WHAT THE EXERCISE ASKS: Return the whole listing exactly as it stands.

DATA EXCERPT:
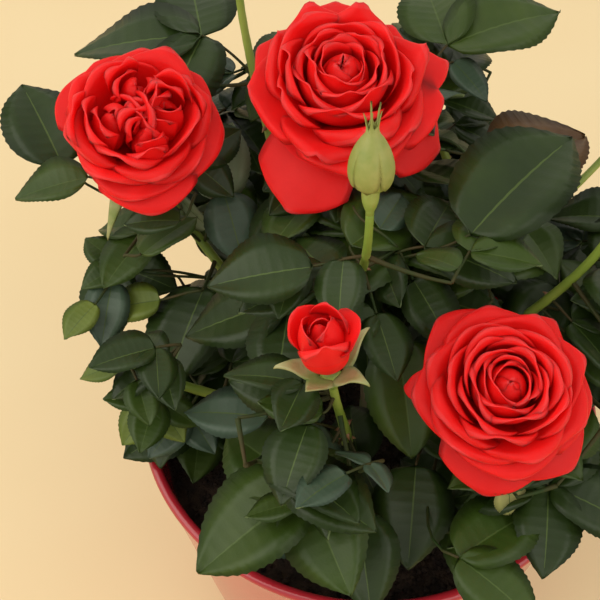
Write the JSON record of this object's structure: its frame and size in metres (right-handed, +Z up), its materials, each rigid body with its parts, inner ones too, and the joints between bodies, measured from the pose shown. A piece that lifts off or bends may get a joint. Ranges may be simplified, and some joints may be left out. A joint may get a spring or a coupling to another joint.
{
  "type": "potted miniature rose bush",
  "caption": "Miniature rose bush in a plain tapering pot: double red blooms and buds over a full crown of three-part leaves.",
  "frame": {"origin": "centre of the pot's flat underside", "axes": "+Z up along the pot's axis; -Y is the side the picture was taken from; +X to the right in the picture"},
  "size_m": [0.2092, 0.2004, 0.2518],
  "materials": {
    "pot": "gloss",
    "compost": "rough",
    "cane": "satin",
    "foliage": "satin",
    "petal": "velvet"
  },
  "bodies": {
    "root": {"pot": "pot", "compost": "compost", "cane_left": "cane", "foliage_left": "foliage", "cane_centre": "cane", "foliage_centre": "foliage", "cane_front": "cane", "foliage_front": "foliage", "cane_right_front": "cane", "foliage_right_front": "foliage", "cane_left_front": "cane", "foliage_left_front": "foliage", "cane_right": "cane", "foliage_right": "foliage", "cane_back_right": "cane", "foliage_back_right": "foliage", "cane_back_left": "cane", "foliage_back_left": "foliage", "bloom_left": "petal", "bloom_top": "petal", "bloom_right": "petal", "bloom_back": "petal", "red_bud_front": "petal", "red_bud_back": "petal"}
  },
  "joints": []
}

OUTPUT BELOW:
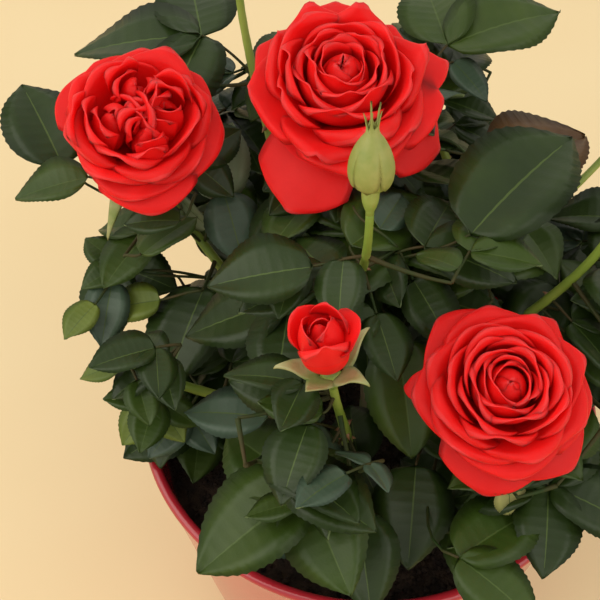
Write the JSON record of this object's structure: its frame and size in metres (right-handed, +Z up), its materials, each rigid body with its parts, inner ones too, and the joints between bodies, measured from the pose shown. A piece that lifts off or bends may get a joint. Ranges may be simplified, and some joints may be left out. A joint may get a spring or a coupling to another joint.
{
  "type": "potted miniature rose bush",
  "caption": "Miniature rose bush in a plain tapering pot: double red blooms and buds over a full crown of three-part leaves.",
  "frame": {"origin": "centre of the pot's flat underside", "axes": "+Z up along the pot's axis; -Y is the side the picture was taken from; +X to the right in the picture"},
  "size_m": [0.2092, 0.2004, 0.2518],
  "materials": {
    "pot": "gloss",
    "compost": "rough",
    "cane": "satin",
    "foliage": "satin",
    "petal": "velvet"
  },
  "bodies": {
    "root": {"pot": "pot", "compost": "compost", "cane_left": "cane", "foliage_left": "foliage", "cane_centre": "cane", "foliage_centre": "foliage", "cane_front": "cane", "foliage_front": "foliage", "cane_right_front": "cane", "foliage_right_front": "foliage", "cane_left_front": "cane", "foliage_left_front": "foliage", "cane_right": "cane", "foliage_right": "foliage", "cane_back_right": "cane", "foliage_back_right": "foliage", "cane_back_left": "cane", "foliage_back_left": "foliage", "bloom_left": "petal", "bloom_top": "petal", "bloom_right": "petal", "bloom_back": "petal", "red_bud_front": "petal", "red_bud_back": "petal"}
  },
  "joints": []
}